Friday Fan Mail: To Maxim Lapierre with love from Bambi

Yay! Another weekly regular feature on Psycho Lady Hockey, who’s excited? Friday Fan Mail will be a weekly mock fan letter written to a member of the hockey community. It should be fun, or totally insane. Anyway, I was going to write a letter to Pierre McGuire this week, but in light of the Lapierre hit in San Jose last night, Bambi has begged me to let her write the inaugural (love?) letter this week. Not to fear, I have a feeling I will be writing several letters to McGuire over the lifespan of this new feature. Enjoy!

Take it away, Bambi!

Dear Stallion,

I’m not sure if you remember me, but we met for the first in Philadelphia during the playoffs a couple years ago. You kept coming over to the bench and doing that ballerina stretch mmmm! You were obviously trying to get my attention, and, well, you got it, big boy! Now I know you weren’t the only guy playing there who was trying to seduce me with the groin stretching that night, but I want you to know that I liked you the best WINK!

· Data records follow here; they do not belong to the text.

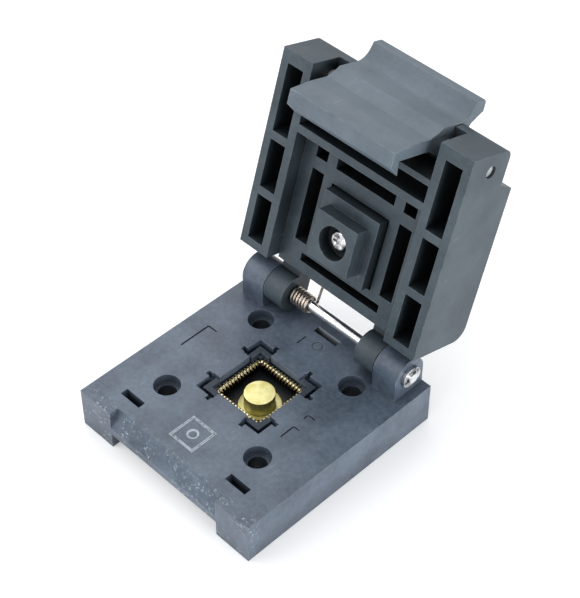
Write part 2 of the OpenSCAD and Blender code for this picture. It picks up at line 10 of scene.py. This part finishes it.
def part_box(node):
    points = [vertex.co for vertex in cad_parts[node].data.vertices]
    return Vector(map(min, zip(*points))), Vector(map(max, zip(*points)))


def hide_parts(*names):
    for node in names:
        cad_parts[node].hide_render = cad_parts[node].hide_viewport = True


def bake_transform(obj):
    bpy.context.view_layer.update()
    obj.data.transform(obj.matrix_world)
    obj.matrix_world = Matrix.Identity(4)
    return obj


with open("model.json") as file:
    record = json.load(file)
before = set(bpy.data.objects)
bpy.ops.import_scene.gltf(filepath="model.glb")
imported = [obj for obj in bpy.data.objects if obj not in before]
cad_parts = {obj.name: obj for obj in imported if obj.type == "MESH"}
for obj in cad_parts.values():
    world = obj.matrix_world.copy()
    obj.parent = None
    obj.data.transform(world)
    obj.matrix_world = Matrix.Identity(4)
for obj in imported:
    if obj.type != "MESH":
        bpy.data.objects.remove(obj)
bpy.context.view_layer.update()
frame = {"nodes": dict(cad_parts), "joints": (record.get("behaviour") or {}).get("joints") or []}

NODES = frame["nodes"]
MM = 0.001
HINGE = next(j["pos_m"] for j in frame["joints"] if j["name"] == "lid_hinge")

# ---- camera -------------------------------------------------------------


def make_camera():
    """The camera looks at target and stands aside, upward and away from it, in its own axes.

    Its axes come from azimuth a and elevation e: right is (cos a, sin a, 0), back points from
    the target to the camera, and up is square to both.
    """
    azimuth, elevation, roll = math.radians(45.29), math.radians(45.11), math.radians(0.09)
    aside, upward, away = 4.082 * MM, 14.893 * MM, 201.04 * MM
    target = Vector((0, -0.606 * MM, 0))
    right = Vector((math.cos(azimuth), math.sin(azimuth), 0))
    back = Vector((math.sin(azimuth) * math.cos(elevation),
                   -math.cos(azimuth) * math.cos(elevation), math.sin(elevation)))
    up = back.cross(right)
    turn = Matrix((right, up, back)).transposed().to_4x4() @ Matrix.Rotation(roll, 4, "Z")

    camera = bpy.data.objects.new("camera", bpy.data.cameras.new("camera"))
    bpy.context.scene.collection.objects.link(camera)
    camera.matrix_world = Matrix.Translation(
        target + right * aside + up * upward + back * away) @ turn
    camera.data.lens = 98.81
    camera.data.sensor_width = 36
    camera.data.clip_start = 0.01
    camera.data.clip_end = 10
    bpy.context.scene.camera = camera


make_camera()

# ---- node helpers -------------------------------------------------------


class Tree:
    """A node tree that is written line by line."""

    def __init__(self, tree):
        self.tree = tree

    def add(self, kind, inputs=None, **settings):
        node = self.tree.nodes.new(kind)
        for key, value in settings.items():
            setattr(node, key, value)
        for key, value in (inputs or {}).items():
            if isinstance(value, bpy.types.NodeSocket):
                self.tree.links.new(value, node.inputs[key])
            else:
                node.inputs[key].default_value = value
        return node

    def math(self, operation, a, b=0.0, clamp=False):
        return self.add("ShaderNodeMath", {0: a, 1: b}, operation=operation,
                        use_clamp=clamp).outputs[0]

    def ramp(self, value, low, high):
        """Value between low and high, spread from 0 to 1 smoothly."""
        return self.add("ShaderNodeMapRange", {0: value, 1: low, 2: high, 3: 0.0, 4: 1.0},
                        interpolation_type="SMOOTHSTEP").outputs[0]

    def mix(self, mask, a, b, blend="MIX"):
        node = self.add("ShaderNodeMix", data_type="RGBA", blend_type=blend)
        for socket, value in zip((node.inputs[0], node.inputs[6], node.inputs[7]), (mask, a, b)):
            if isinstance(value, bpy.types.NodeSocket):
                self.tree.links.new(value, socket)
            else:
                socket.default_value = value
        return node.outputs[2]

    def noise(self, vector, scale, detail=4.0, rough=0.55):
        return self.add("ShaderNodeTexNoise", {"Vector": vector, "Scale": scale,
                        "Detail": detail, "Roughness": rough}).outputs[0]

    def stretched(self, vector, scale, turn=(0, 0, 0)):
        return self.add("ShaderNodeMapping", {"Vector": vector, "Scale": scale,
                        "Rotation": turn}).outputs[0]


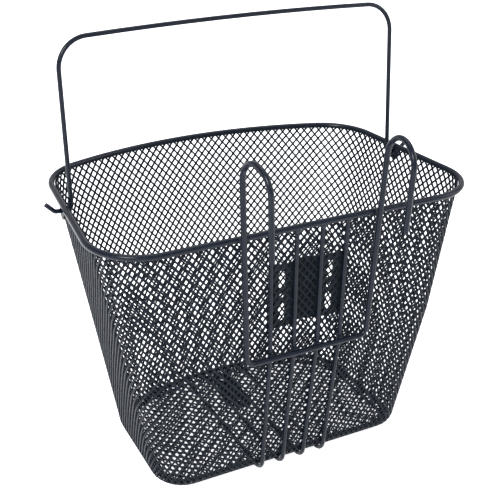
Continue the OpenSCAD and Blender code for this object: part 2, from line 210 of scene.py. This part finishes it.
def diamonds(columns, rows):
    """A flat net of diamonds over the unit square, as a bmesh; grid corners are marked."""
    bm = bmesh.new()
    bmesh.ops.create_grid(bm, x_segments=columns, y_segments=rows, size=0.5)
    mark = bm.verts.layers.int.new("grid corner")
    for v in bm.verts:
        v[mark] = 1
    for v in bmesh.ops.poke(bm, faces=bm.faces[:])["verts"]:
        v[mark] = 0
    return bm, mark


def open_diamonds(bm, mark):
    """Dissolves the grid lines between marked corners, so that only diamonds remain."""
    lines = [e for e in bm.edges
             if e.verts[0][mark] and e.verts[1][mark] and len(e.link_faces) == 2]
    bmesh.ops.dissolve_edges(bm, edges=lines, use_verts=False)
    return len(bm.faces)


def pull_open(bm, twist):
    """Turns every diamond into its four strands and gives the net its thickness."""
    bmesh.ops.recalc_face_normals(bm, faces=bm.faces[:])
    holes = bm.faces[:]
    bmesh.ops.inset_individual(bm, faces=holes, thickness=STRAND / 2, use_even_offset=True)
    for hole in holes:
        upright = 1 - abs(hole.normal.z)
        ordered = sorted(hole.verts, key=lambda v: v.co.z)
        ordered[-1].co -= hole.normal * twist * upright
        ordered[0].co += hole.normal * twist * upright
    bmesh.ops.delete(bm, geom=holes, context="FACES_ONLY")
    bm.normal_update()
    for v in bm.verts:
        v.co += v.normal * THICK / 2
    bmesh.ops.solidify(bm, geom=bm.faces[:], thickness=THICK)
    bmesh.ops.recalc_face_normals(bm, faces=bm.faces[:])


def finish_piece(bm, name):
    """A new object from the bmesh, linked to the scene."""
    mesh = bpy.data.meshes.new(name)
    bm.to_mesh(mesh)
    bm.free()
    piece = bpy.data.objects.new(name, mesh)
    bpy.context.scene.collection.objects.link(piece)
    mesh.calc_loop_triangles()
    print(name, len(mesh.loop_triangles), "triangles")
    return piece


# %% [markdown]
# ## The wall
#
# The sheet is wrapped once round the basket. The number of diamonds stays the same from top to
# bottom, so they get narrower toward the base, as the real ones do. The net is cut away where
# the back plate has its slots and where the handle's ends pass through.

# %% Wall net
COLUMNS = 132
ROWS = 30
SLOT_X = 23 * MM
SLOT_HALF_WIDTH = 4.4 * MM
SLOT_HALF_LENGTH = 8.2 * MM
SLOT_RISE = 15.5 * MM
PASS_RADIUS = 5.5 * MM
SEAM_REACH = 0.02 * MM
plate_low, plate_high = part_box("back_plate")
plate_middle = (plate_low[2] + plate_high[2]) / 2
pivot = Vector(frame["joints"][0]["pos_m"])


def cut_away(place):
    """True where the wall's net is cut: the plate's slots and the handle's passages."""
    off_pivot = math.hypot(place.y - pivot.y, place.z - pivot.z)
    if off_pivot < PASS_RADIUS:
        return True
    at_column = abs(abs(place.x) - SLOT_X) < SLOT_HALF_WIDTH and place.y < plate_high[1]
    along = abs(abs(place.z - plate_middle) - SLOT_RISE)
    return at_column and along < SLOT_HALF_LENGTH


def wall_net():
    bm, mark = diamonds(COLUMNS, ROWS)
    for v in bm.verts:
        v.co = wall_point((v.co.x + 0.5) % 1.0, (0.5 - v.co.y) * wall_drop)
    bmesh.ops.remove_doubles(bm, verts=bm.verts[:], dist=SEAM_REACH)
    count = open_diamonds(bm, mark)
    cut = [f for f in bm.faces if cut_away(f.calc_center_median())]
    bmesh.ops.delete(bm, geom=cut, context="FACES")
    pull_open(bm, TWIST)
    print("wall diamonds", count, "cut away", len(cut))
    return finish_piece(bm, "wall_net")


wall = wall_net()
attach(wall, "basket")
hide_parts("wall_mesh")

# %% [markdown]
# ## The floor
#
# The floor is a second sheet of the same net, cut to the outline of the base. Diamonds outside
# the outline are dropped, and the corners that still stick out are pulled back onto it, so the
# edge is clean where it meets the ring.

# %% Floor net
FLOOR_CELL_X = 10.5 * MM
FLOOR_CELL_Y = 8.6 * MM
EDGE_STEPS = 720
FLOOR_INSET = CORNER_ROUND + 0.6 * MM
floor_low, floor_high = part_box("floor_mesh")
floor_middle_y = (floor_low[1] + floor_high[1]) / 2
floor_edge = [Vector(walk(inset(BASE, FLOOR_INSET), i / EDGE_STEPS)) for i in range(EDGE_STEPS)]
edge_heart = Vector((0, floor_middle_y))


def to_edge(place):
    """The nearest point of the floor's edge, and whether the place lies outside it."""
    nearest = min(floor_edge, key=lambda e: (e - place).length_squared)
    outside = (place - edge_heart).length > (nearest - edge_heart).length
    return nearest, outside


def floor_net():
    columns = math.ceil((floor_high[0] - floor_low[0]) / FLOOR_CELL_X)
    rows = math.ceil((floor_high[1] - floor_low[1]) / FLOOR_CELL_Y)
    bm, mark = diamonds(columns, rows)
    for v in bm.verts:
        v.co = Vector((v.co.x * columns * FLOOR_CELL_X,
                       floor_middle_y + v.co.y * rows * FLOOR_CELL_Y, floor_high[2]))
    open_diamonds(bm, mark)
    far = [f for f in bm.faces if to_edge(f.calc_center_median().xy)[1]]
    bmesh.ops.delete(bm, geom=far, context="FACES")
    for v in bm.verts:
        nearest, outside = to_edge(v.co.xy)
        if outside:
            v.co.xy = nearest
    pull_open(bm, 0)
    shift = floor_high[2] - max(v.co.z for v in bm.verts)
    bmesh.ops.translate(bm, verts=bm.verts[:], vec=(0, 0, shift))
    return finish_piece(bm, "floor_net")


floor_sheet = floor_net()
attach(floor_sheet, "basket")
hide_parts("floor_mesh")

# %% [markdown]
# ## Black powder coat
#
# Powder coat is a baked paint. It is nearly black with a cool slate tint, has a very fine
# orange-peel texture and a satin shine that is a little uneven, because the powder lies thicker
# on edges and welds. One recipe serves all pieces: three noises in object space drive the
# colour, the roughness and the bump: broad clouds, a finer mottle and the grain of the peel.


# %% Powder coat recipe
CLOUD, MOTTLE, PEEL_GRAIN = 140, 420, 1800
NOISE_RANGE = (0.3, 0.7)
RAMP_ENDS = (0.35, 0.65)
PEEL_STRENGTH = 0.35


def noise(tree, coords, scale, detail):
    tex = tree.nodes.new("ShaderNodeTexNoise")
    tex.inputs["Scale"].default_value = scale
    tex.inputs["Detail"].default_value = detail
    tree.links.new(coords.outputs["Object"], tex.inputs["Vector"])
    return tex


def spread(tree, source, low, high):
    """Maps a noise to the range low to high."""
    span = tree.nodes.new("ShaderNodeMapRange")
    span.inputs["From Min"].default_value = NOISE_RANGE[0]
    span.inputs["From Max"].default_value = NOISE_RANGE[1]
    span.inputs["To Min"].default_value = low
    span.inputs["To Max"].default_value = high
    tree.links.new(source.outputs["Fac"], span.inputs["Value"])
    return span


def powder_coat(name, dark, light, rough, shine, peel):
    """A satin powder coat between two colours; rough is a pair, peel the bump height."""
    mat = bpy.data.materials.new(name)
    mat.use_nodes = True
    tree = mat.node_tree
    paint = tree.nodes["Principled BSDF"]
    coords = tree.nodes.new("ShaderNodeTexCoord")
    ramp = tree.nodes.new("ShaderNodeValToRGB")
    ramp.color_ramp.elements[0].position = RAMP_ENDS[0]
    ramp.color_ramp.elements[0].color = (*dark, 1)
    ramp.color_ramp.elements[1].position = RAMP_ENDS[1]
    ramp.color_ramp.elements[1].color = (*light, 1)
    tree.links.new(noise(tree, coords, CLOUD, 4).outputs["Fac"], ramp.inputs["Fac"])
    tree.links.new(ramp.outputs["Color"], paint.inputs["Base Color"])
    uneven = spread(tree, noise(tree, coords, MOTTLE, 3), *rough)
    tree.links.new(uneven.outputs["Result"], paint.inputs["Roughness"])
    bump = tree.nodes.new("ShaderNodeBump")
    bump.inputs["Strength"].default_value = PEEL_STRENGTH
    bump.inputs["Distance"].default_value = peel
    tree.links.new(noise(tree, coords, PEEL_GRAIN, 2).outputs["Fac"], bump.inputs["Height"])
    tree.links.new(bump.outputs["Normal"], paint.inputs["Normal"])
    paint.inputs["Specular IOR Level"].default_value = shine
    return mat


wire_coat = powder_coat("satin black powder coat on wire", (0.002, 0.004, 0.009),
                        (0.004, 0.007, 0.014), (0.2, 0.3), 0.19, 0.05 * MM)
net_coat = powder_coat("satin black powder coat on expanded metal", (0.004, 0.006, 0.010),
                       (0.008, 0.011, 0.017), (0.34, 0.5), 0.06, 0.04 * MM)
plate_coat = powder_coat("satin black powder coat on pressed plate", (0.006, 0.008, 0.010),
                         (0.012, 0.015, 0.018), (0.38, 0.5), 0.12, 0.04 * MM)
weld_coat = powder_coat("thick black powder coat over welds", (0.004, 0.006, 0.010),
                        (0.008, 0.011, 0.018), (0.28, 0.42), 0.25, 0.15 * MM)

# %% Coat every piece
COATS = {"back_plate": plate_coat, "floor_plate": plate_coat, "ear_left": plate_coat,
         "ear_right": plate_coat, "rim_welds": weld_coat, "bar_welds": weld_coat,
         "hook_welds": weld_coat}
for name, node in nodes.items():
    coat = COATS.get(name, wire_coat)
    if not node.material_slots:
        node.data.materials.append(coat)
    for slot in node.material_slots:
        slot.material = coat
for piece in (wall, floor_sheet):
    piece.data.materials.append(net_coat)
print("coated", len(nodes) + 2, "pieces")

# %% [markdown]
# ## Floor and light
#
# Black wire shows its round form only by what it reflects, so the studio is bright all round: a
# pale floor, a light sky and three large soft lamps. The floor glows a little, as painted light
# that fills the shade cast by the two layers of mesh, so the ground under them stays pale. The
# lamp on the left gives the long highlights on the rim and on the handle.

# %% Studio
FLOOR_HALF = 6.0
# Painted light: the floor glows, though it is no lamp, to fill the shade the basket casts on the
# ground.
FLOOR_GLOW_PAINTED_LIGHT = 0.8


def pale_floor():
    bm = bmesh.new()
    bmesh.ops.create_grid(bm, x_segments=1, y_segments=1, size=FLOOR_HALF)
    floor = finish_piece(bm, "studio_floor")
    mat = bpy.data.materials.new("pale studio floor with painted glow")
    mat.use_nodes = True
    tree = mat.node_tree
    coords = tree.nodes.new("ShaderNodeTexCoord")
    ramp = tree.nodes.new("ShaderNodeValToRGB")
    ramp.color_ramp.elements[0].color = (0.86, 0.87, 0.88, 1)
    ramp.color_ramp.elements[1].color = (0.9, 0.91, 0.92, 1)
    tree.links.new(noise(tree, coords, 3, 2).outputs["Fac"], ramp.inputs["Fac"])
    tree.links.new(ramp.outputs["Color"], tree.nodes["Principled BSDF"].inputs["Base Color"])
    paint = tree.nodes["Principled BSDF"]
    paint.inputs["Roughness"].default_value = 0.9
    # Painted light: an emission on the floor that lifts the basket's shadow on the ground.
    paint.inputs["Emission Color"].default_value = (0.97, 0.98, 1.0, 1)
    paint.inputs["Emission Strength"].default_value = FLOOR_GLOW_PAINTED_LIGHT
    floor.data.materials.append(mat)
    return floor


def soft_lamp(name, place, aim, size, watts):
    data = bpy.data.lights.new(name, "AREA")
    data.shape = "SQUARE"
    data.size = size
    data.energy = watts
    lamp = bpy.data.objects.new(name, data)
    bpy.context.scene.collection.objects.link(lamp)
    lamp.location = place
    lamp.rotation_euler = (Vector(aim) - Vector(place)).to_track_quat("-Z", "Y").to_euler()
    return lamp


pale_floor()
soft_lamp("left_lamp", (-1.6, -1.3, 1.7), (0, 0, 0.2), 0.8, 60)
soft_lamp("right_lamp", (1.8, -0.9, 1.3), (0, 0, 0.2), 1.2, 16)
soft_lamp("top_lamp", (0.2, 0.5, 2.4), (0, 0, 0.2), 1.8, 24)
world = bpy.data.worlds.new("pale studio")
world.use_nodes = True
sky = world.node_tree.nodes["Background"]
sky.inputs["Color"].default_value = (0.97, 0.98, 1.0, 1)
sky.inputs["Strength"].default_value = 0.85
bpy.context.scene.world = world
bpy.context.scene.view_settings.view_transform = "Standard"
print("studio ready")

# %% [markdown]
# ## Camera
#
# The basket is seen from its back, a little from the left and from above, from about a metre
# away. The position is worked out from a point in the middle of the basket, two angles and a
# distance, and a tiny roll levels the picture.

# %% Camera
AZIMUTH = math.radians(-27.9)
ELEVATION = math.radians(25.9)
ROLL = math.radians(0.9)
DISTANCE = 0.9606
target = Vector((0.0001, rim_back + 0.1097, 0.1816))
away = Vector((math.sin(AZIMUTH) * math.cos(ELEVATION),
               -math.cos(AZIMUTH) * math.cos(ELEVATION), math.sin(ELEVATION)))
camera_data = bpy.data.cameras.new("camera")
camera_data.sensor_width = 36
camera_data.lens = 74.48
camera_data.shift_x = 0.0044
camera_data.shift_y = -0.006
camera = bpy.data.objects.new("camera", camera_data)
bpy.context.scene.collection.objects.link(camera)
camera.location = target + away * DISTANCE
look = (-away).to_track_quat("-Z", "Y").to_matrix()
camera.rotation_euler = look.to_euler()
camera.rotation_euler.rotate_axis("Z", ROLL)
bpy.context.scene.camera = camera
print("camera at", [round(v, 3) for v in camera.location])
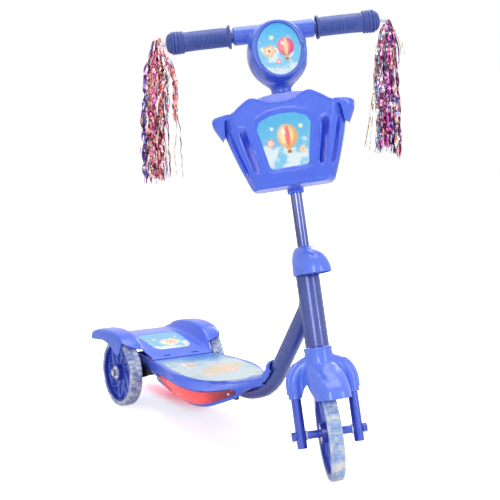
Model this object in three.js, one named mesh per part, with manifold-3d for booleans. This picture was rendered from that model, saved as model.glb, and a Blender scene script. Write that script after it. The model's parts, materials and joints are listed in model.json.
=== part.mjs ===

I heard about your four game suspension for that sexy hit on poor Scottie Nichol. You’ve been a baaaaaaaad boooooooooy! Don’t worry; I’ve been defending your honour to all of those self-righteous haters out there, *ahem* Ray Ferraro. I understand you. You’re the tall, dark, and mysterious type with so much underlying passion that you can’t possibly keep it under control all the time. You’re like a time bomb of manliness just waiting to explode – the clock just happened to run down in San Jose. It must be so hard for you to have to carry the burden of all this emotional turmoil all by yourself. I think I know a way to help you keep your passion under control…wink wink… What do ya say? You don’t have anything to do until March 13th anyway!

Sexily yours,
Xx Bambi

P.S. I’ve enclosed a picture of what our future son, Bax (Bambi + Max), will look like *trills.* Cute huh? He’s too precious to play hockey; I hope you don’t mind.